Mrs Foster: Has the Member not just made the argument for why his amendment should not succeed, when he made reference to the fact that it is only the Executive that can change the Supply resolution?
Mr Allister: I am sorry. When she reflects on what she has said, the Minister may regret that she made that intervention, because the wording of para 1.8 of the manual is:
“Any … changes to the Supply Estimates”.
“The Supply Estimates have not yet been made. Any changes after today, after the Assembly approves them, to the Supply Estimates — which are what we are talking about today and which will come with a vote of approval for them — any changes thereafter can only be made with the Executive’s approval, but we are not at that point.
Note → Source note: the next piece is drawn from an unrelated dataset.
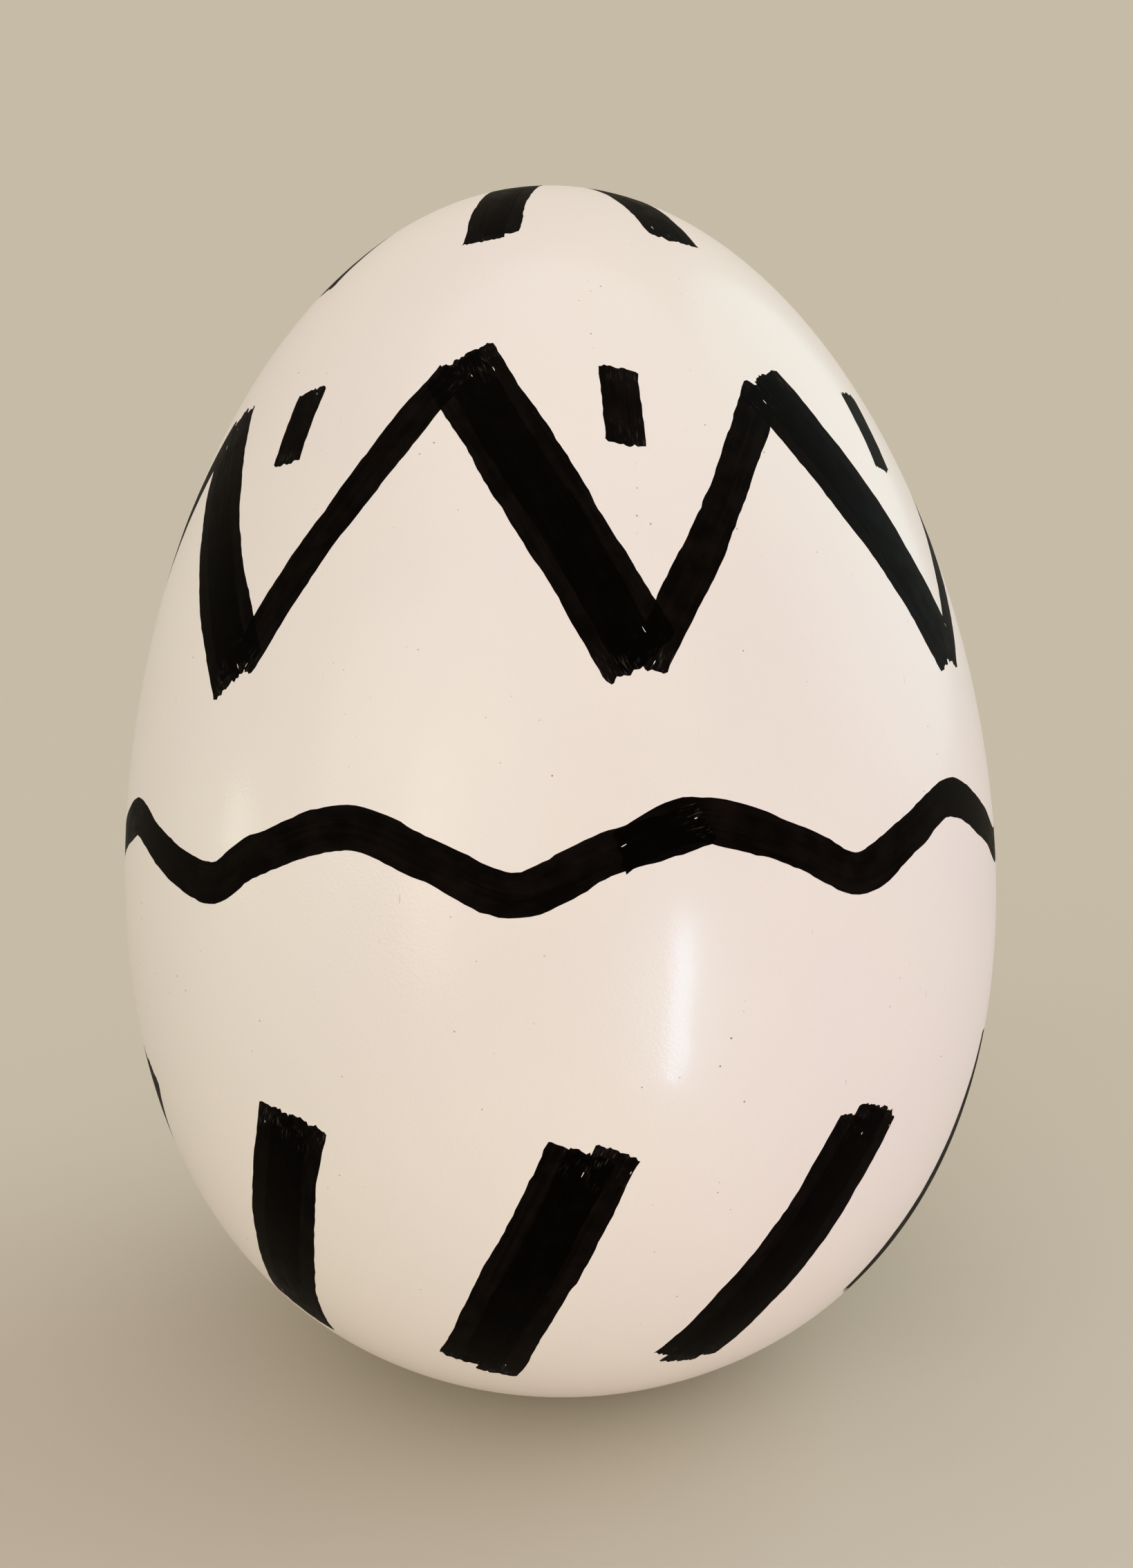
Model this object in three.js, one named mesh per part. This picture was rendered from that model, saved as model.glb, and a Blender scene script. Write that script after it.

We are now embarking on the journey to take ourselves to that point. We take ourselves to the folly of holding ourselves ransom to Sinn Féin saying: “We are quite happy to spend money that we do not have. We block you from making any changes to these Estimates.” That is tough, as far as they are concerned.
“The purpose of this amendment is to show what a balanced Budget would look like in the context of the folly of negating welfare reform. The House should be facing up to that folly, rather than pandering to, and practising, the economics of fantasy.”